12. INDEMNIFICATION.

  1. To the fullest extent permitted by law, Client shall indemnify and hold harmless Webgrowth and its members, agents, representatives and employees from and against any claims, damages, losses and expenses, including attorneys’ fees, arising out of or in any way related to this Agreement except as occasioned by the willful misconduct or gross negligence of Webgrowth.

13. WAIVER OF WARRANTIES AND LIMITATION OF LIABILITY.

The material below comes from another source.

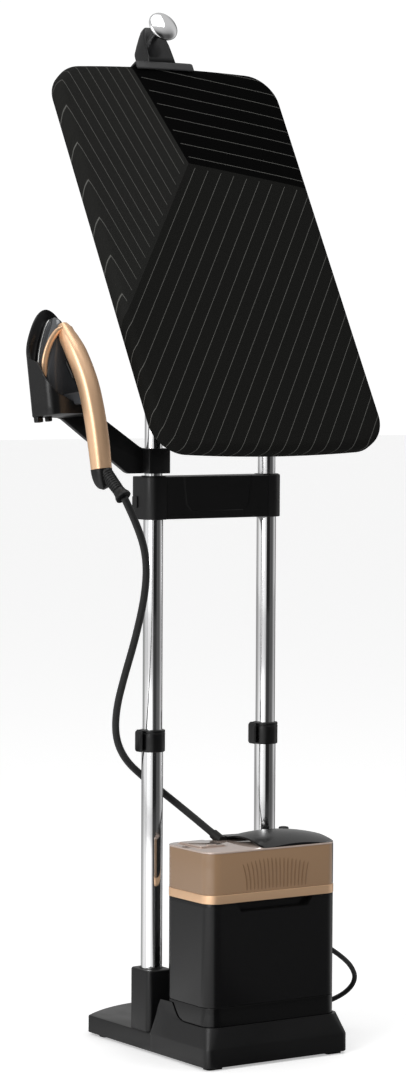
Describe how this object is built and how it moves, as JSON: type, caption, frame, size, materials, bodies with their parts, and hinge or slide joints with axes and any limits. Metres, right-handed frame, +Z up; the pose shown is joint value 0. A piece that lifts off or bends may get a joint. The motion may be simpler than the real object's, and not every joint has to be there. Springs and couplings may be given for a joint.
{
  "type": "garment steamer station",
  "caption": "Upright steam station: a steam generator on a stand, telescopic posts, a tilting padded board and a parked steam head on a hose.",
  "frame": {"origin": "on the floor, midway between the two posts, under the middle foot", "axes": "+X to the user's right, -Y to the front where the user stands, +Z up"},
  "size_m": [0.5882, 0.552, 1.6318],
  "materials": {
    "base_shell": "as matte plastic",
    "ballast_plate": "as cast iron",
    "base_cover": "as matte plastic",
    "base_screws": "as brushed steel",
    "base_feet": "as rubber",
    "lower_tube_left": "as chrome",
    "lower_tube_right": "as chrome",
    "tube_collar_left": "as matte plastic",
    "tube_collar_right": "as matte plastic",
    "boiler_tray": "as gloss plastic",
    "boiler_housing": "as gloss plastic",
    "rear_bridge": "as gloss plastic",
    "boiler": "as aluminium",
    "pump": "as matte plastic",
    "steam_valve": "as brass",
    "control_board": "as matte plastic",
    "tank_coupling": "as matte plastic",
    "hose_outlet": "as matte plastic",
    "cord_gland": "as rubber",
    "mains_cord": "as rubber",
    "cord_coil": "as rubber",
    "mains_plug": "as matte plastic",
    "steam_hose": "as fabric",
    "mid_tube_left": "as chrome",
    "mid_tube_right": "as chrome",
    "crossbar_rear": "as matte plastic",
    "crossbar_front": "as gloss plastic",
    "upper_tube_left": "as chrome",
    "upper_tube_right": "as chrome",
    "tilt_head": "as painted metal",
    "tilt_pin": "as brushed steel",
    "tilt_bracket": "as painted metal",
    "board_panel": "as matte plastic",
    "foam_pad": "as fabric",
    "board_cover": "as fabric",
    "hook_clip": "as matte plastic",
    "hook_block": "as matte plastic",
    "hang_knob": "as chrome",
    "tilt_lever": "as matte plastic",
    "holder_arm": "as matte plastic",
    "clamp_cap": "as matte plastic",
    "clamp_screw": "as brushed steel",
    "holder_pocket": "as gloss plastic",
    "sole_plate": "as aluminium",
    "head_body": "as gloss plastic",
    "handle_grip": "as painted metal",
    "end_cap": "as matte plastic",
    "hose_boot": "as rubber",
    "steam_trigger": "as matte plastic",
    "water_tank": "as gloss plastic",
    "gold_band": "as painted metal",
    "tank_top": "as gloss plastic",
    "fill_flap": "as gloss plastic",
    "power_button": "as matte plastic",
    "collar_lever_left": "as matte plastic",
    "collar_lever_right": "as matte plastic",
    "socket_button_left": "as matte plastic",
    "socket_button_right": "as matte plastic",
    "height_latch_left": "as matte plastic",
    "height_latch_right": "as matte plastic"
  },
  "bodies": {
    "root": {"base_shell": "base_shell", "ballast_plate": "ballast_plate", "base_cover": "base_cover", "base_screws": "base_screws", "base_feet": "base_feet", "lower_tube_left": "lower_tube_left", "lower_tube_right": "lower_tube_right", "tube_collar_left": "tube_collar_left", "tube_collar_right": "tube_collar_right", "boiler_tray": "boiler_tray", "boiler_housing": "boiler_housing", "rear_bridge": "rear_bridge", "boiler": "boiler", "pump": "pump", "steam_valve": "steam_valve", "control_board": "control_board", "tank_coupling": "tank_coupling", "hose_outlet": "hose_outlet", "cord_gland": "cord_gland", "mains_cord": "mains_cord", "cord_coil": "cord_coil", "mains_plug": "mains_plug", "steam_hose": "steam_hose"},
    "mid_stage": {"mid_tube_left": "mid_tube_left", "mid_tube_right": "mid_tube_right", "crossbar_rear": "crossbar_rear", "crossbar_front": "crossbar_front"},
    "upper_stage": {"upper_tube_left": "upper_tube_left", "upper_tube_right": "upper_tube_right", "tilt_head": "tilt_head", "tilt_pin": "tilt_pin"},
    "board": {"tilt_bracket": "tilt_bracket", "board_panel": "board_panel", "foam_pad": "foam_pad", "board_cover": "board_cover", "hook_clip": "hook_clip", "hook_block": "hook_block", "hang_knob": "hang_knob"},
    "tilt_lever": {"tilt_lever": "tilt_lever"},
    "holder": {"holder_arm": "holder_arm", "clamp_cap": "clamp_cap", "clamp_screw": "clamp_screw", "holder_pocket": "holder_pocket"},
    "steam_head": {"sole_plate": "sole_plate", "head_body": "head_body", "handle_grip": "handle_grip", "end_cap": "end_cap", "hose_boot": "hose_boot"},
    "steam_trigger": {"steam_trigger": "steam_trigger"},
    "tank": {"water_tank": "water_tank", "gold_band": "gold_band", "tank_top": "tank_top"},
    "fill_flap": {"fill_flap": "fill_flap"},
    "power_button": {"power_button": "power_button"},
    "collar_lever_left": {"collar_lever_left": "collar_lever_left"},
    "collar_lever_right": {"collar_lever_right": "collar_lever_right"},
    "socket_button_left": {"socket_button_left": "socket_button_left"},
    "socket_button_right": {"socket_button_right": "socket_button_right"},
    "height_latch_left": {"height_latch_left": "height_latch_left"},
    "height_latch_right": {"height_latch_right": "height_latch_right"}
  },
  "joints": [
    {"name": "height_slide", "type": "slide", "parent": "root", "child": "mid_stage", "axis": [0, 0, 1], "range_m": [-0.3, 0], "deforming": ["steam_hose"]},
    {"name": "upper_slide", "type": "slide", "parent": "mid_stage", "child": "upper_stage", "axis": [0, 0, 1], "range_m": [0, 0.12], "deforming": ["steam_hose"]},
    {"name": "board_tilt", "type": "hinge", "parent": "upper_stage", "child": "board", "pos_m": [0, 0, 1.1647], "axis": [1, 0, 0], "range_deg": [-61.05, 28.95]},
    {"name": "tilt_release", "type": "hinge", "parent": "upper_stage", "child": "tilt_lever", "pos_m": [-0.07475, 0, 1.1647], "axis": [1, 0, 0], "range_deg": [-15, 0], "stiffness_Nm_per_rad": 0.4, "springref_deg": 11.46},
    {"name": "holder_swivel", "type": "hinge", "parent": "upper_stage", "child": "holder", "pos_m": [-0.1075, 0, 0.9245], "axis": [0, 0, 1], "range_deg": [-45, 0], "deforming": ["steam_hose"]},
    {"name": "head_lift", "type": "slide", "parent": "holder", "child": "steam_head", "axis": [-0.036, 0.1344, 0.9903], "range_m": [0, 0.12], "deforming": ["steam_hose"]},
    {"name": "trigger_press", "type": "hinge", "parent": "steam_head", "child": "steam_trigger", "pos_m": [-0.28713, -0.0401, 1.08056], "axis": [0.9659, 0.2588, 0], "range_deg": [-4, 0], "stiffness_Nm_per_rad": 0.6, "springref_deg": 5.73},
    {"name": "tank_pull", "type": "slide", "parent": "root", "child": "tank", "axis": [0, -1, 0], "range_m": [0, 0.16]},
    {"name": "flap_hinge", "type": "hinge", "parent": "tank", "child": "fill_flap", "pos_m": [-0.081, -0.07, 0.334], "axis": [1, 0, 0], "range_deg": [-95, 0]},
    {"name": "power_press", "type": "slide", "parent": "root", "child": "power_button", "axis": [0, 0, -1], "range_m": [0, 0.0015], "stiffness_N_per_m": 500, "springref_m": -0.001},
    {"name": "collar_lever_left_swing", "type": "hinge", "parent": "root", "child": "collar_lever_left", "pos_m": [-0.1288, 0.009, 0.4867], "axis": [0, 0, 1], "range_deg": [-75, 0]},
    {"name": "socket_button_left_press", "type": "slide", "parent": "root", "child": "socket_button_left", "axis": [0, -1, 0], "range_m": [0, 0.0028], "stiffness_N_per_m": 400, "springref_m": -0.001},
    {"name": "height_latch_left_press", "type": "slide", "parent": "mid_stage", "child": "height_latch_left", "axis": [1, 0, 0], "range_m": [0, 0.0025], "stiffness_N_per_m": 400, "springref_m": -0.001},
    {"name": "collar_lever_right_swing", "type": "hinge", "parent": "root", "child": "collar_lever_right", "pos_m": [0.0862, 0.009, 0.4867], "axis": [0, 0, 1], "range_deg": [-75, 0]},
    {"name": "socket_button_right_press", "type": "slide", "parent": "root", "child": "socket_button_right", "axis": [0, -1, 0], "range_m": [0, 0.0028], "stiffness_N_per_m": 400, "springref_m": -0.001},
    {"name": "height_latch_right_press", "type": "slide", "parent": "mid_stage", "child": "height_latch_right", "axis": [-1, 0, 0], "range_m": [0, 0.0025], "stiffness_N_per_m": 400, "springref_m": -0.001}
  ]
}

  1. The information, products and services of Webgrowth are provided and/or made available to Client on an “as is” basis and as available, without any warranty or representation of any kind, whether express or implied. Webgrowth expressly disclaims any and all warranties, express or implied, including without limitation the implied warranties of merchantability, fitness for a particular purpose and non-infringement with respect to the site or the service. Neither Webgrowth nor anyone else involved in providing services under this agreement will be liable to Client or any third party for any claims or damages for mistakes, omissions, errors, defects, or any failure of performance, whether or not attributable to acts of God, communications failure, destruction, theft, or unauthorized access to Webgrowth’s records, programs, servers or services. In no event shall Webgrowth incur any liability or become liable to Client or any other person or entity for any suits, demands, losses, damages or other claims arising out of or in any way related to the performance of its services pursuant to this Agreement, in an amount greater than the total of all sums paid by the Client up to and including the date such suit, demand, loss, damage or other claim is made or incurred.

14. OTHER.

  1. During the existence of this Agreement under the initial or any subsequent term, both Parties shall favor the other whenever faced with a situation presenting a conflict or competition of interest between one Party and a different client or potential client of the other Party, whenever doing so is feasible, in the best interests of both Parties and in furtherance of this Agreement.